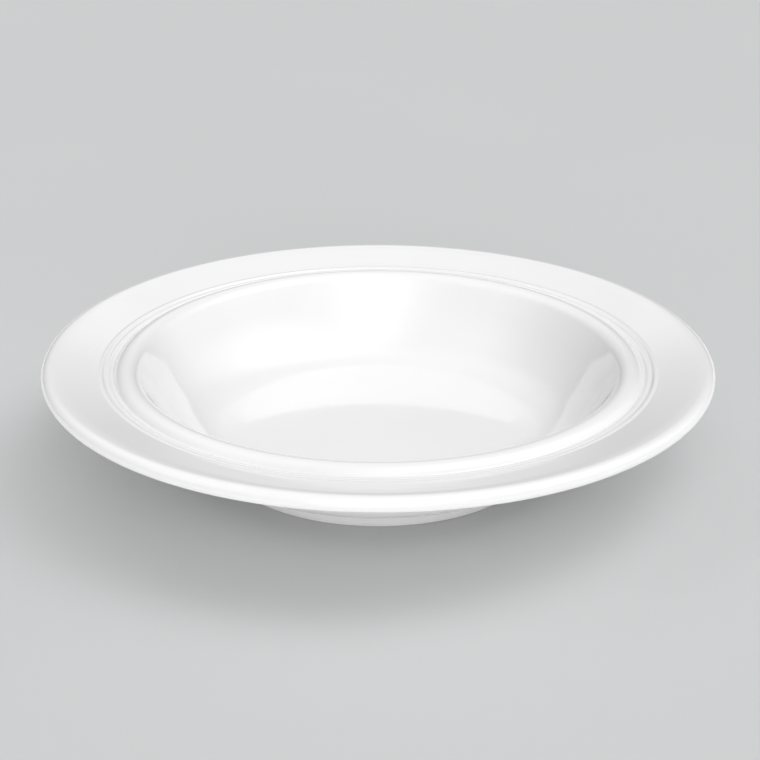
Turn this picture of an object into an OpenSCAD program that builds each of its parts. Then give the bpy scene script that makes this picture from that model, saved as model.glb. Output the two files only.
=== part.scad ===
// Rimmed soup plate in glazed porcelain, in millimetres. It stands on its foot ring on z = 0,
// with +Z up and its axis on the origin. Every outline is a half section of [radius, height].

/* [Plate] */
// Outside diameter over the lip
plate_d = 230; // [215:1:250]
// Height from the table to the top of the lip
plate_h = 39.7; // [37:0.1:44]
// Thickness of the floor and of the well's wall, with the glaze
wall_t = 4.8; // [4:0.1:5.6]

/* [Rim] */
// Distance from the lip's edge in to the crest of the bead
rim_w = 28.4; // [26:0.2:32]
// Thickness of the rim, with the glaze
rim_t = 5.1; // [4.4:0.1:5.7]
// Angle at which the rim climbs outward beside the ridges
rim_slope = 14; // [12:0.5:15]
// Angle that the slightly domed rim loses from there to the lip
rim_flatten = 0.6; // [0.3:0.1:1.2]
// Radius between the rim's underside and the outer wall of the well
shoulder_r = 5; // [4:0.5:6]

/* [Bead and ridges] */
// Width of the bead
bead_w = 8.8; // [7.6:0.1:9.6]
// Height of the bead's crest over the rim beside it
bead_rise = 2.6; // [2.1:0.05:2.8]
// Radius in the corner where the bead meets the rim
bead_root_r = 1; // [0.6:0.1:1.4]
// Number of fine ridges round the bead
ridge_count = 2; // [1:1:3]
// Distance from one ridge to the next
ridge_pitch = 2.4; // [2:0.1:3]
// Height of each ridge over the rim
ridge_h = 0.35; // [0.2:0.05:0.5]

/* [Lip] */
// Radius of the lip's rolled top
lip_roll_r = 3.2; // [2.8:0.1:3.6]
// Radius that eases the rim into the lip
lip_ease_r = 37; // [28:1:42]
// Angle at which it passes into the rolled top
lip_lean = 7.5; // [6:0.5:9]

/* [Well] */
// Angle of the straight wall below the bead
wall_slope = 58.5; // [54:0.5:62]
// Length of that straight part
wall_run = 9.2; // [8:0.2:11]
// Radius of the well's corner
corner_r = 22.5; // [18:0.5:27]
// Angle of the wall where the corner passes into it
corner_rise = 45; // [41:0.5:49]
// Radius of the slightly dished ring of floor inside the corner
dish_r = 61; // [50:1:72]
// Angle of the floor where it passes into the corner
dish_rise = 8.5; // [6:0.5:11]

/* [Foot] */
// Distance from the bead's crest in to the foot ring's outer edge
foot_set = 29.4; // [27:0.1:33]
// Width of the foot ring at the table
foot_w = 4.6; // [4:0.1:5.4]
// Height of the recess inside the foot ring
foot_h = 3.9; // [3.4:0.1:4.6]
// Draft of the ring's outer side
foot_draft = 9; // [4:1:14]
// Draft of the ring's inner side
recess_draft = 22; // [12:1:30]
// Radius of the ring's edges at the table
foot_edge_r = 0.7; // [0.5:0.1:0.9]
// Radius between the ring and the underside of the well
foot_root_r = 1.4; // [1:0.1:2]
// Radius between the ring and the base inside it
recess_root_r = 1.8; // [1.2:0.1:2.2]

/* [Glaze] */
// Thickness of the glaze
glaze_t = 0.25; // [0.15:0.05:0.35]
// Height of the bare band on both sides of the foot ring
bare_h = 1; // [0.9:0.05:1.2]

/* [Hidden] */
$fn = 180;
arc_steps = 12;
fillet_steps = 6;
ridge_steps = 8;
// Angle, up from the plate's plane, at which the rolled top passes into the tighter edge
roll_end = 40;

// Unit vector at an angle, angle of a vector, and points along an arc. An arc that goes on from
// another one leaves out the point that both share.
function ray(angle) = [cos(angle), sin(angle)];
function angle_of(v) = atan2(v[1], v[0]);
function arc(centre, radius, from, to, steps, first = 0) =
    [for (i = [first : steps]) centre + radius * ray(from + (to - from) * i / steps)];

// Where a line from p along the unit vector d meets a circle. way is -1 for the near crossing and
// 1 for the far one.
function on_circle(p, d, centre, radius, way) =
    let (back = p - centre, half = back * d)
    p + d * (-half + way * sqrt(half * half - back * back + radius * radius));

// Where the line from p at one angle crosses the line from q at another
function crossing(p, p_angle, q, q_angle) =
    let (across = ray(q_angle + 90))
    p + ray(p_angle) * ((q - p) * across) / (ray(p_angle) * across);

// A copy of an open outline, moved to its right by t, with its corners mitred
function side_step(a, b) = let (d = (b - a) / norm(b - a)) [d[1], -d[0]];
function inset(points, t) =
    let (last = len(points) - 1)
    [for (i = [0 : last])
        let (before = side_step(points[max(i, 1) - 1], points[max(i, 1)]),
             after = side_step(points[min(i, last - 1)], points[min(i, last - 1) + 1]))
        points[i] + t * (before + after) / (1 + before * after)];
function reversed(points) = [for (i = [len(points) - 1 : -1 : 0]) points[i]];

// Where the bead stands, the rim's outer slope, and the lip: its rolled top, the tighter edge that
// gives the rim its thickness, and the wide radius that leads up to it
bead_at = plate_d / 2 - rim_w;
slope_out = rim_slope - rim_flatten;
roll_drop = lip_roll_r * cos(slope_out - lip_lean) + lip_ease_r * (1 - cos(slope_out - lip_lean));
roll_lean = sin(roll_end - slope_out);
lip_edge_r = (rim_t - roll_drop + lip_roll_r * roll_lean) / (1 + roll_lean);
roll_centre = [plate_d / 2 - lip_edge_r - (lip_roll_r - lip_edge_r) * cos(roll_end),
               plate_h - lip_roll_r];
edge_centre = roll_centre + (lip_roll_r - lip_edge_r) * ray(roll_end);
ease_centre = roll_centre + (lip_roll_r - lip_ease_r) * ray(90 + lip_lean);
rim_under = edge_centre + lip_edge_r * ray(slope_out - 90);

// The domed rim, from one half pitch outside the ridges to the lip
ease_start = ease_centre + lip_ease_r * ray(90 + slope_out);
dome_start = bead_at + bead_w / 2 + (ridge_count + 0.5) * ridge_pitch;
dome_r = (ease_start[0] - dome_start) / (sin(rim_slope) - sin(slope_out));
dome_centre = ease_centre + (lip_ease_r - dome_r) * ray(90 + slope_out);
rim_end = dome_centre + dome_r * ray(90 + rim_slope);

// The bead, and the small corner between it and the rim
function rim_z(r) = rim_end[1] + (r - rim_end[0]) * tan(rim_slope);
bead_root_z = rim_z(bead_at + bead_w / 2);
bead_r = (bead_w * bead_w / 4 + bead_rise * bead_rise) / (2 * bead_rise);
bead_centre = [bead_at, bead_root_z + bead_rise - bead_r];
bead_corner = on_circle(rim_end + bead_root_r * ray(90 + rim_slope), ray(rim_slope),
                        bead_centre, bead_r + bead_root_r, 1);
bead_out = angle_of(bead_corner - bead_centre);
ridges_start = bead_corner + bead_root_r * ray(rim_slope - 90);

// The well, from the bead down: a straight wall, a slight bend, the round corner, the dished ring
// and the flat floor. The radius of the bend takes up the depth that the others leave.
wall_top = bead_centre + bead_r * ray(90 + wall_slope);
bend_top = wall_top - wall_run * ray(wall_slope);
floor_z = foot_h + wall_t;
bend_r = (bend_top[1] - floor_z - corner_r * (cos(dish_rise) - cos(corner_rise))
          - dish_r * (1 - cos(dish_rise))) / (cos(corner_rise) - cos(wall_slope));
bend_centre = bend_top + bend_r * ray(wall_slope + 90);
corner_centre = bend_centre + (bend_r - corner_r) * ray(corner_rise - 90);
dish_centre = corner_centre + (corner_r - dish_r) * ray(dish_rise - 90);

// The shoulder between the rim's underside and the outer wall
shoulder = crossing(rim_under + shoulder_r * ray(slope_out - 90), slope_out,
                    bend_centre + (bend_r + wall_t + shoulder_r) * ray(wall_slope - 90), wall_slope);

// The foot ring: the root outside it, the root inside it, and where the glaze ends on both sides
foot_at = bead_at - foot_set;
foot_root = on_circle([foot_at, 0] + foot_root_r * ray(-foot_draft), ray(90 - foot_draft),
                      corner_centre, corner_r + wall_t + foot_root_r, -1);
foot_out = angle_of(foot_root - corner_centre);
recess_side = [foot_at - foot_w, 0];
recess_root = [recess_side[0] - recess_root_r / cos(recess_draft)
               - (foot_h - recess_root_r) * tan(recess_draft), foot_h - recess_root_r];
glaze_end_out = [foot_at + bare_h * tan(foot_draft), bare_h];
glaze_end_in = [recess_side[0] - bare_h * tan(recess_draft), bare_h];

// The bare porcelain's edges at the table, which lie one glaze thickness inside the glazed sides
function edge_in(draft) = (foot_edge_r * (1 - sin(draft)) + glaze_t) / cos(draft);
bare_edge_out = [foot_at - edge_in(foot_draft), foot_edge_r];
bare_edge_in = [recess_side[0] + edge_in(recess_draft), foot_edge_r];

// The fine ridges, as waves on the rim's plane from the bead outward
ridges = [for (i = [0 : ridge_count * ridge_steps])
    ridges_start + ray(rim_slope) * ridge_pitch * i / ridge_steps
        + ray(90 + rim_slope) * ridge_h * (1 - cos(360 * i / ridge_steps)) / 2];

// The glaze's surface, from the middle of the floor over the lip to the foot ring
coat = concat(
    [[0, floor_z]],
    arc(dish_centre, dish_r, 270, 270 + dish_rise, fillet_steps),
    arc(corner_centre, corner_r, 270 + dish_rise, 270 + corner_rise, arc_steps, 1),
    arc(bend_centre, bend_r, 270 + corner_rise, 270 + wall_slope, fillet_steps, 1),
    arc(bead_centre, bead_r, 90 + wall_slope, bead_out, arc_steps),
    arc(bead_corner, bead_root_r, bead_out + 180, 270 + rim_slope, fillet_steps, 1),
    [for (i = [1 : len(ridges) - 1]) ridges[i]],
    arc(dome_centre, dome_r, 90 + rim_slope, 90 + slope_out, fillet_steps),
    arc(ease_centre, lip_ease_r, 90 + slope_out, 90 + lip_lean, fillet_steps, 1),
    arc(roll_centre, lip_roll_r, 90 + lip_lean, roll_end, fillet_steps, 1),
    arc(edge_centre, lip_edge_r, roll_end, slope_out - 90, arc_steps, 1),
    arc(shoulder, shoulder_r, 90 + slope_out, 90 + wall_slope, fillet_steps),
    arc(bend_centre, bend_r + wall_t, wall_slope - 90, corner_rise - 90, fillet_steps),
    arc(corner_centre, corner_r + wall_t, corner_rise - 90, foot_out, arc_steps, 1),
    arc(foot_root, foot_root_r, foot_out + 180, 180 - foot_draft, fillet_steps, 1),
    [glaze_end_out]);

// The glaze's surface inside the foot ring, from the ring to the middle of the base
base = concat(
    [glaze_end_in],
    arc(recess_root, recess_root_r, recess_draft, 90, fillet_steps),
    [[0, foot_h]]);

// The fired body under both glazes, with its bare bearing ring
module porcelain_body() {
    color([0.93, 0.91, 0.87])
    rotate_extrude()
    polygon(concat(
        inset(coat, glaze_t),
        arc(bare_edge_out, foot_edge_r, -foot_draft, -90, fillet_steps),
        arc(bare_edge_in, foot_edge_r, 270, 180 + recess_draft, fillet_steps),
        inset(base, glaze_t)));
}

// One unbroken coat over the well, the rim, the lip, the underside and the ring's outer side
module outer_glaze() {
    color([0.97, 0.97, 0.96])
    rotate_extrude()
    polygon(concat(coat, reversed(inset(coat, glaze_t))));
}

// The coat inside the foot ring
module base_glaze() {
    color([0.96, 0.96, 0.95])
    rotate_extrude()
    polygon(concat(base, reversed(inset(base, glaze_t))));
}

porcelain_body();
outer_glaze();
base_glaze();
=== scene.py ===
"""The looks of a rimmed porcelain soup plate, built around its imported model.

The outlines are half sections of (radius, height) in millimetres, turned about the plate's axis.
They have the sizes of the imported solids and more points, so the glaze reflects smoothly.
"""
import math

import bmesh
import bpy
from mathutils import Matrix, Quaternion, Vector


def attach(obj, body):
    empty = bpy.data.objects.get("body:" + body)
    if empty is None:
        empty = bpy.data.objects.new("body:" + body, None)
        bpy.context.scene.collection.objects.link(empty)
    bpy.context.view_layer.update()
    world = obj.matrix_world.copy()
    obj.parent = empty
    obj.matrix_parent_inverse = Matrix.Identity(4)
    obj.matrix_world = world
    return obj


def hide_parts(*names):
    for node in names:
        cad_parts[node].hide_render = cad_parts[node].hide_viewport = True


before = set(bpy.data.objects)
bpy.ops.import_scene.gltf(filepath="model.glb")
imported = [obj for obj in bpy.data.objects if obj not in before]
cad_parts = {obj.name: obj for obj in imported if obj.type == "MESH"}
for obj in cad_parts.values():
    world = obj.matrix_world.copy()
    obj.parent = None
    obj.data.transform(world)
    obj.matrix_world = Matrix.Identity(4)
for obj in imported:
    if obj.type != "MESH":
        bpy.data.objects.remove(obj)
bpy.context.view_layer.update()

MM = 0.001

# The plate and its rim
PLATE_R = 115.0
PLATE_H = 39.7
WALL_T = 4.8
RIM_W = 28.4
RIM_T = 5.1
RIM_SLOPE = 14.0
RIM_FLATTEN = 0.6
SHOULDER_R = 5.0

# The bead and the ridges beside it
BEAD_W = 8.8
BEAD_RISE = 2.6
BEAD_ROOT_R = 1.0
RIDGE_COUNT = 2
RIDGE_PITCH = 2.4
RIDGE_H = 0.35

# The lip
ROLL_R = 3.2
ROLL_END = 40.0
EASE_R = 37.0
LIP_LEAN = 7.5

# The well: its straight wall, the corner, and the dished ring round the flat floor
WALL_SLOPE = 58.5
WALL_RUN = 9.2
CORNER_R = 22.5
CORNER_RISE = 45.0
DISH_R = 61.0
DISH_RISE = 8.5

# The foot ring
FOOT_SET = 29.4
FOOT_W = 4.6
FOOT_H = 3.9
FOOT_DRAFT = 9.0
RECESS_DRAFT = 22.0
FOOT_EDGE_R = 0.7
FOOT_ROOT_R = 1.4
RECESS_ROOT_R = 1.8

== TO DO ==
Repeat these lines exactly and nothing more: the one containing "and the ring's outer side", the one containing "bpy.data.objects.remove(obj)", and all the lines between.

== REPLY TO THE TASK ==
// One unbroken coat over the well, the rim, the lip, the underside and the ring's outer side
module outer_glaze() {
    color([0.97, 0.97, 0.96])
    rotate_extrude()
    polygon(concat(coat, reversed(inset(coat, glaze_t))));
}

// The coat inside the foot ring
module base_glaze() {
    color([0.96, 0.96, 0.95])
    rotate_extrude()
    polygon(concat(base, reversed(inset(base, glaze_t))));
}

porcelain_body();
outer_glaze();
base_glaze();
=== scene.py ===
"""The looks of a rimmed porcelain soup plate, built around its imported model.

The outlines are half sections of (radius, height) in millimetres, turned about the plate's axis.
They have the sizes of the imported solids and more points, so the glaze reflects smoothly.
"""
import math

import bmesh
import bpy
from mathutils import Matrix, Quaternion, Vector


def attach(obj, body):
    empty = bpy.data.objects.get("body:" + body)
    if empty is None:
        empty = bpy.data.objects.new("body:" + body, None)
        bpy.context.scene.collection.objects.link(empty)
    bpy.context.view_layer.update()
    world = obj.matrix_world.copy()
    obj.parent = empty
    obj.matrix_parent_inverse = Matrix.Identity(4)
    obj.matrix_world = world
    return obj


def hide_parts(*names):
    for node in names:
        cad_parts[node].hide_render = cad_parts[node].hide_viewport = True


before = set(bpy.data.objects)
bpy.ops.import_scene.gltf(filepath="model.glb")
imported = [obj for obj in bpy.data.objects if obj not in before]
cad_parts = {obj.name: obj for obj in imported if obj.type == "MESH"}
for obj in cad_parts.values():
    world = obj.matrix_world.copy()
    obj.parent = None
    obj.data.transform(world)
    obj.matrix_world = Matrix.Identity(4)
for obj in imported:
    if obj.type != "MESH":
        bpy.data.objects.remove(obj)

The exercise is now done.